Trauma involves the whole family. Although family and friends may have escaped actual injury they also may feel:
Where life seemed stable and predictable before the trauma, changes have taken place, sometimes dramatically, sometimes forever. Career paths, emotional well-being, financial stability, family roles may all change. There may be stress and confusion where families try to process new information (particularly medical and technical terms). It is important to feel free to ask for explanations, even if you ask the same question many times. Health professionals understand that it is difficult to take in new information when under stress.
While family and friends will differ in their responses to the trauma survivor, many find it difficult to treat the patient "normally". They may hide their true feelings in an effort to distance themselves from distress or to spare the patient. Families may also cover up negative feelings which they may see as potentially harmful to the patients (eg anger, blame). It is, however, important for communication to remain open and for deception to be avoided even if it initially appears to protect the patient.
Recovery from Traumatic Injury
Serious injury is a complex phenomenon and in the early stages of treatment and recovery the patient is often in an emotional and beahvioral fog induced by pain, medication and unfamiliarity with the hospital system.
These are some ideas that may help:
- To recover, making your own well-informed decisions about your treatment is important. This can be difficult at first when you may feel helpless and disoriented.

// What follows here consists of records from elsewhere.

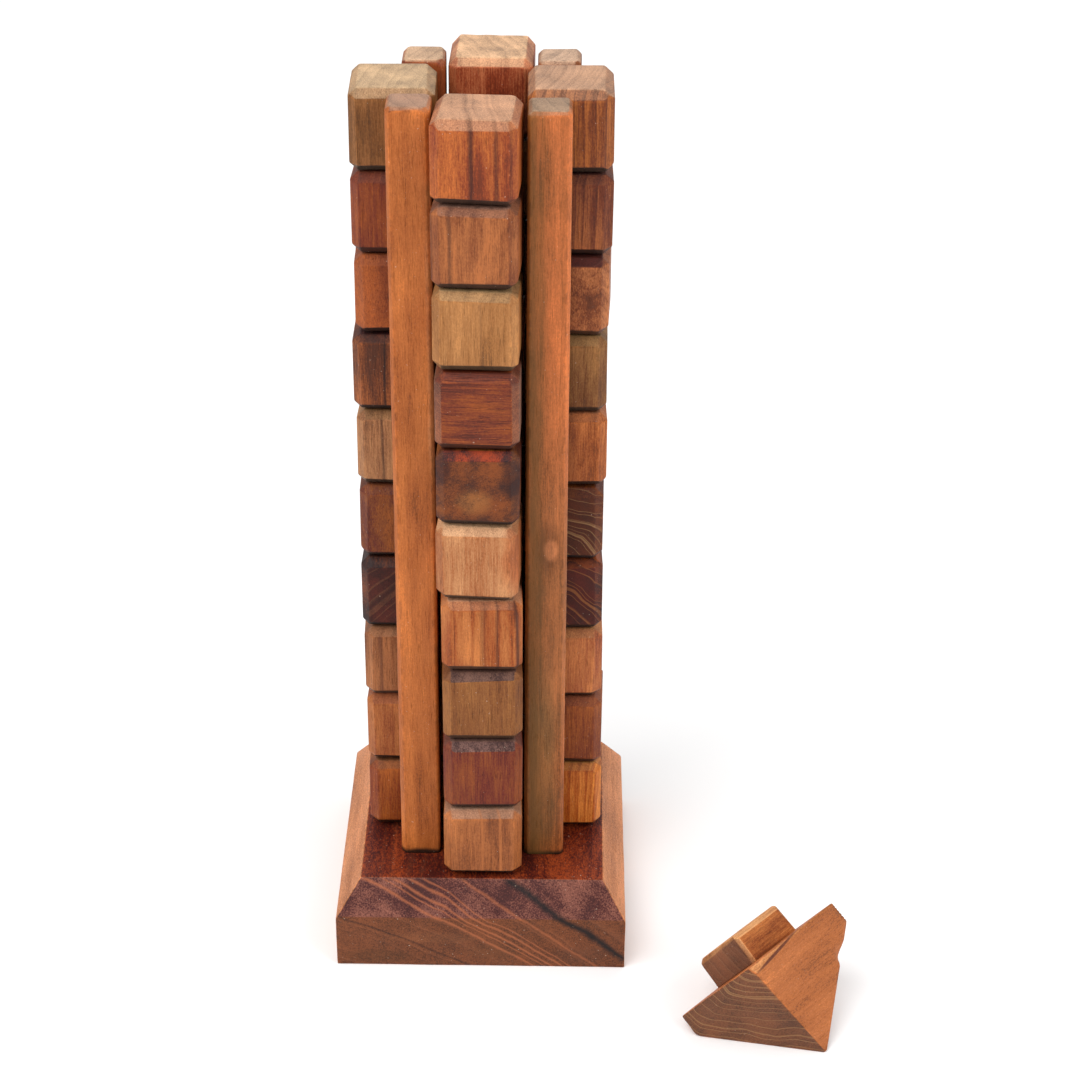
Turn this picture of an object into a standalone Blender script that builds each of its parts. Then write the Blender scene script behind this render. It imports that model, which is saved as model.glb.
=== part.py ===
"""Desktop tumbling tower of hardwood offcuts.

A chamfered plinth carries a hidden square core and four corner posts. Between each pair of posts
stands a column of loose bevelled blocks, which pull straight out. A pyramid cap, whose square
spigot fits the socket above the core, has been lifted off and lies on one of its faces beside
the tower.

Metres, +Z up. The origin is the middle of the plinth's underside, -Y is the front.
"""
import math

import bmesh
import bpy
from mathutils import Matrix, Vector

# ---------------------------------------------------------------- driving dimensions
BLOCK = 0.020                       # a block's edge
GAP = 0.0003                        # air between two pieces that touch
LEVELS = 10                         # blocks in a column

BASE_HALF = 1.86 * BLOCK            # half the plinth's width
BASE_SIDE = 0.755 * BLOCK           # height of the plinth's upright sides
BASE_HEIGHT = 1.195 * BLOCK         # height of the plinth's flat top
BASE_CHAMFER = 0.29 * BLOCK         # how far its sloping sides lean in

BLOCK_HEIGHT = BLOCK + 0.00008
PITCH = BLOCK_HEIGHT + GAP          # from one level to the next
BLOCK_BEVEL = 0.09 * BLOCK
COLUMN_INNER = 0.505 * BLOCK        # from the tower's axis to a block's inner face

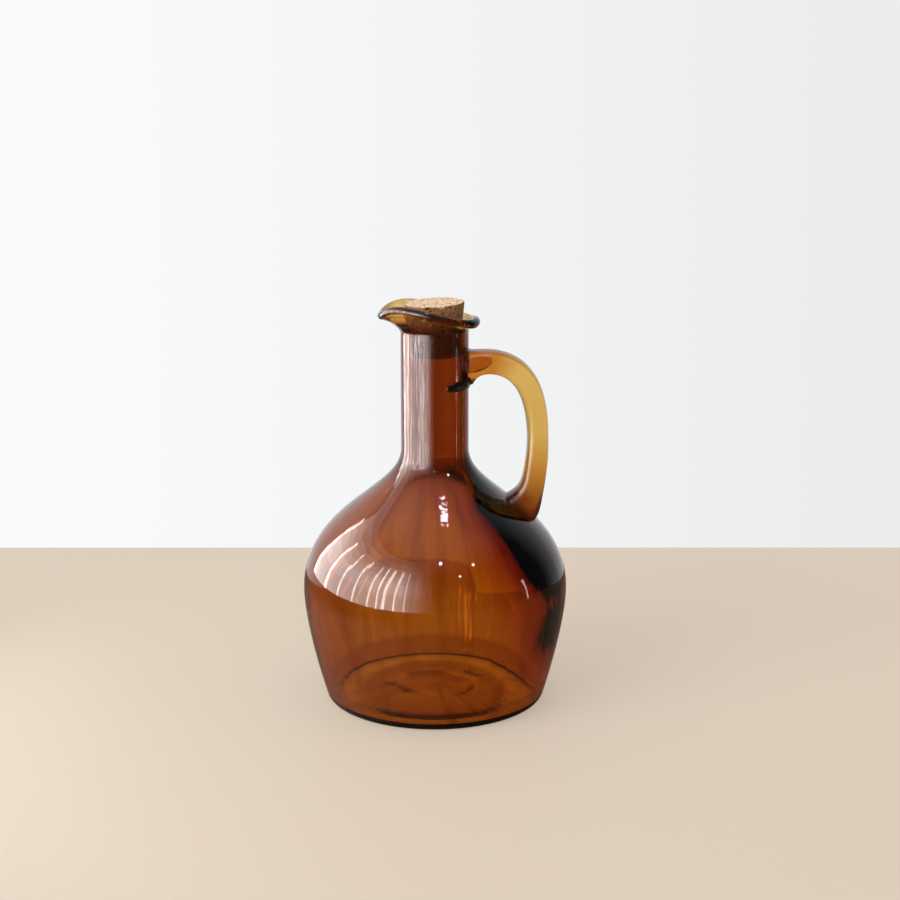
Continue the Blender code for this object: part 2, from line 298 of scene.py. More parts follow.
# One lamp overhead and four small spots, which show as points in the belly.
CEILING = 1.6
ceiling_light("overhead", (0.20, -0.08, CEILING), 0.12, 30.0, (0.95, 0.88, 1.0))
SPOTS = ((0.125, -0.998), (0.947, -0.897), (0.071, -1.649), (0.870, -1.582))
for number, place in enumerate(SPOTS):
    spot = ceiling_light(f"spot_{number}", (*place, CEILING), 0.035, 260.0, (1.0, 0.97, 0.92))
    spot.visible_diffuse = False

# ---------------------------------------------------------------- glass bottle
# One blown vessel of amber glass: pushed-up foot, belly, thick shoulder, neck and a rim that
# was reheated, rolled and pinched into a pouring lip. Blowing leaves the wall uneven and the
# skin faintly ribbed up and down.
_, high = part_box("glass_bottle")
cork_low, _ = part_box("cork_stopper")
BELLY = high.x
FOOT = 0.8349 * BELLY
HEEL = 0.00343
LEAN = math.radians(17.06)
BODY = 0.6405 * high.z
BELLY_LEVEL = 0.4438
SHOULDER = 0.5368 * BELLY
SHOULDER_LEVEL = 0.8100
SLOPE = math.radians(38.50)
NECK = 0.2539 * BELLY
LIP_ROOT = cork_low.z + 0.0128

# How far the outline's curves are pulled along their ends' directions, as shares of the chord.
SIDE_PULLS = (0.254, 0.278)
ROUND_PULLS = (0.440, 0.260)
HOLLOW_PULLS = (0.500, 0.300)

# The wall is uneven: thin at the heel, thick at the shoulder, thickest on the handle's side.
FOOT_RING = 0.0125
KICK = 0.0045
FLOOR_WALL = 0.0036
FOOT_WALL = 0.0024
FLOOR_EDGE = 0.850
INNER_CORNER = 0.0065
BODY_WALL = 0.0042
SHOULDER_EXTRA = 0.0023
RIGHT_SHOULDER_EXTRA = 0.0070
RIGHT_SIDE_EXTRA = 0.0033
LEFT_SIDE_LESS = 0.0004
NECK_WALL = 0.0035
BORE = NECK - NECK_WALL
THROAT = BORE + 0.0005
SHEET = 0.0008

# The rim's roll, its climb towards the spout, the spout's reach and the dip of its tip.
ROLL = 0.0021
ROLL_EXTRA = 0.0005
RIM_SPREAD = 0.0027
RIM_RISE = 0.0029
WING_RISE = 0.0075
SPOUT_REACH = 0.0059
SPOUT_DIP = 0.0046

AROUND = 240


def s_rise(x):
    """The s-shaped step 3x^2 - 2x^3: 0 below x = 0, 1 above x = 1, level at both."""
    x = np.clip(x, 0.0, 1.0)
    return x * x * (3.0 - 2.0 * x)


def curve_through(p0, p1, p2, p3, rows):
    """A cubic curve with four control points, and its unit directions, in rows + 1 steps."""
    p0, p1, p2, p3 = (np.array(p, float) for p in (p0, p1, p2, p3))
    t = np.linspace(0.0, 1.0, rows + 1)[:, None]
    u = 1.0 - t
    points = u**3 * p0 + 3 * u * u * t * p1 + 3 * u * t * t * p2 + t**3 * p3
    slope = u * u * (p1 - p0) + 2 * u * t * (p2 - p1) + t * t * (p3 - p2)
    return points, slope / np.linalg.norm(slope, axis=1)[:, None]


def outline(detail):
    """(radius, height) and direction up the outside: the heel's arc, then three cubic curves
    that meet upright at the belly, at the shoulder's slope, and upright at the neck."""
    centre = np.array([FOOT - HEEL * math.cos(LEAN), HEEL])
    turn = np.linspace(-math.pi / 2, -LEAN, round(10 * detail))
    arc = centre + HEEL * np.stack([np.cos(turn), np.sin(turn)], axis=1)
    arc_dir = np.stack([-np.sin(turn), np.cos(turn)], axis=1)
    foot, up = arc[-1], np.array([0.0, 1.0])
    belly = np.array([BELLY, BODY * BELLY_LEVEL])
    shoulder = np.array([SHOULDER, BODY * SHOULDER_LEVEL])
    neck = np.array([NECK, BODY])
    out = np.array([math.sin(LEAN), math.cos(LEAN)])
    down = np.array([math.cos(SLOPE), -math.sin(SLOPE)])
    a, b, c = (np.linalg.norm(q - p)
               for p, q in ((foot, belly), (belly, shoulder), (shoulder, neck)))
    side = curve_through(foot, foot + SIDE_PULLS[0] * a * out, belly - SIDE_PULLS[1] * a * up,
                         belly, round(44 * detail))
    round_up = curve_through(belly, belly + ROUND_PULLS[0] * b * up,
                             shoulder + ROUND_PULLS[1] * b * down, shoulder, round(44 * detail))
    hollow = curve_through(shoulder, shoulder - HOLLOW_PULLS[0] * c * down,
                           neck - HOLLOW_PULLS[1] * c * up, neck, round(34 * detail))
    straight = curve_through(neck, neck + 0.01 * up, (NECK, LIP_ROOT - 0.012),
                             (NECK, LIP_ROOT - 0.002), round(26 * detail))
    rows = (side, round_up, hollow, straight)
    points = np.vstack([arc] + [r[0][1:] for r in rows])
    directions = np.vstack([arc_dir] + [r[1][1:] for r in rows])
    return points, directions


def wall_at(height):
    """Thickness of the glass where nothing thickens it: body wall below, neck wall above."""
    return BODY_WALL + (NECK_WALL - BODY_WALL) * s_rise((height - 0.092) / 0.032)


def value_noise(points, cell, seed):
    """Smooth random numbers from 0 to 1: random values on a lattice with this cell size, each
    point taking the s-shaped blend of its cell's eight corners."""
    lattice = np.random.default_rng(seed).random((48, 48, 48))
    place = points / cell
    whole = np.floor(place).astype(int)
    part = s_rise(place - whole)
    total = np.zeros(points.shape[:-1])
    for corner in range(8):
        step = np.array([corner & 1, corner >> 1 & 1, corner >> 2 & 1])
        i, j, k = np.moveaxis((whole + step) % 48, -1, 0)
        weight = np.where(step == 1, part, 1.0 - part).prod(axis=-1)
        total += weight * lattice[i, j, k]
    return total


def kick(radius, edge):
    """Height of the pushed-up underside: half a cosine from the centre out to its edge."""
    return KICK * 0.5 * (1.0 + np.cos(math.pi * np.clip(radius / edge, 0.0, 1.0)))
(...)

- Be open and assertive with health professionals about your concerns. It's OK to take time out to make important decisions or request a second opinion.
- Your injury, treatment program and recovery are unique to you. It is important that you refrain from comparing yourself to others.
- Emotional turmoil is to be expected in this early phase of recovery. It may feel overwhelming at times, this may reflect adjustments your injury demands.
- Self blame and guilt can increase pain and distress by increasing stress levels.
This information should not replace the expert advice and care of qualified healthcare providers. Rapid advances in the medical field may cause this information to become outdated, incomplete, or subject to debate.